Which makes the news that he is frustrated with his role at United comical, he is one lucky bastard to even be at United. I'm not sure he would be good enough to be a regular starter at any other premier league and i mean any other. At any team in the bottom half of the table he would be expected to put in more of a shift than he ever has at United and from the digust with which geordie fans talk of him than he ever did at St. James park. And he is certainly not good enough to be a regular starter at any club in the top half of the premier league.



Mervyn King admits that bankers and policymakers were to blame for the crisis at his appearance at the TUC conference but he still feels that severe cuts are necessary. It would be nice if journalists and opposition MP's even reminded him of that a bit more often,as lib dem backbencher Bob Russell said in the commons last week 'Yes, let's deal with the welfare cheats. But the notion that they are responsible for all the ills of the nation is in fact a smokescreen and it's not very ethical'. King also seemed to agree with the assertion that massive tax evasion should be more of a priority.
David Blanchflower uses his new statesman column to applaud the appointment of Robert Chote to head the Office for budget responsibility, but thinks it may well come back to haunt Osborne and the coalition.
Meanwhile Keynes biographer Robert Skidelsky and Michael Kennedy point out that the cuts will affect future generations as well as the present one.
Owen Hatherley suggests a Keynesian type plan to improve public transport in the UK.
Nick Clegg continues on his journey to the tory party as he defends radical benefits cuts  whilst the new statesman look at the simmering tensions within the lib dem party before the party conference. Hopi Sen's blog discusses the Boles suggestion of an electoral pact between the tories and the lib dems. Whoever predicts the outcome of this coalition administration, whether it splits, goes the distance or the lib dems splits will be one hell of a top pundit. I have no idea how this will pan out, it makes for fascinating politics, it's a pity it's the party i have always voted for that looks like it's going to come out worst of all. Of course that is if you are left wing liberal.

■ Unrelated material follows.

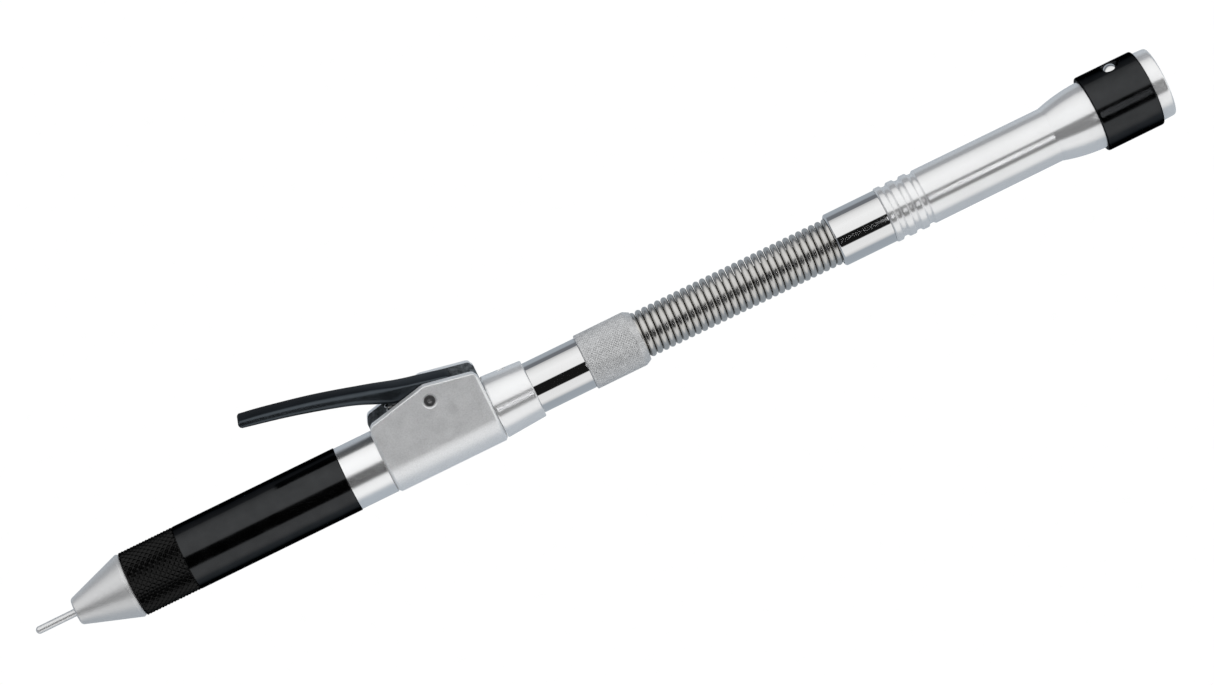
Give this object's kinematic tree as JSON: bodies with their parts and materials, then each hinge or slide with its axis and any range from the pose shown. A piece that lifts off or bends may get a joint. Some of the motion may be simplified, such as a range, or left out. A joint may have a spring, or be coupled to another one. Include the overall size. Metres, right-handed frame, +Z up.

Robert Peston thinks that the Murdoch's planned takeover of 100% of BSyB will be sent to Ofcom as Cable will ask whether the deal will affect plurality rules. The Guardian report that he will take a hands off approach instead. I would like to think that Peston is right but suspect the latter will prove correct.

Music
Nat Birchall - Akhenaten: More jazz from the booming Manchester scene. As he takes his inspiration mainly from John Coltrane i was probably always going to like this. And like it i do, it's nicley chilled out.
Pissed jeans - Kings of jeans: I'm still undecided on this, i suppose i can't get over the fact i'm not mad at the screaming style of the vocalist. But some of music reminds me of the less commercial early grunge sound of Nirvana and it lopes off onto a real kind of dirty Sabbath sound at times that i love.
Swamp Dogg - Total destruction to your mind: A classic piece of soul funk rock from 1970, nothing groundbreaking just great unes and great playing.
The Album Leaf - A chorus of storytellers: A good album that kind of strays onto the same territory as Four tet which can obviously be no bad thing. Not quite in the same league as Kieran Hebden but nice to be going along with.
Vetiver - Tight knit: Another decent album, another US folk rock act delivering the goods at the moment. I wouldn't call it more commercial than their peers but it's not quite as progressive as Fleet foxes or Bon Iver, still some cracking tunes on it.
Wilco - Wilco: One of the reviews of this that i have read said he didn' think it was as ambitious as it's predecessors. It may not be " out there " but it's not exactly easy listening. I think it's the best thing they have done since Yankee hotel foxtrot and i love that album, it was probably one of my favourite from the last decade.
Yeasayer -  Odd blood: It took a few listens for me to get into this, but i got there in the end. I suppose it's kind of post rock like the album leaf but with a poppier techno edge, it's good.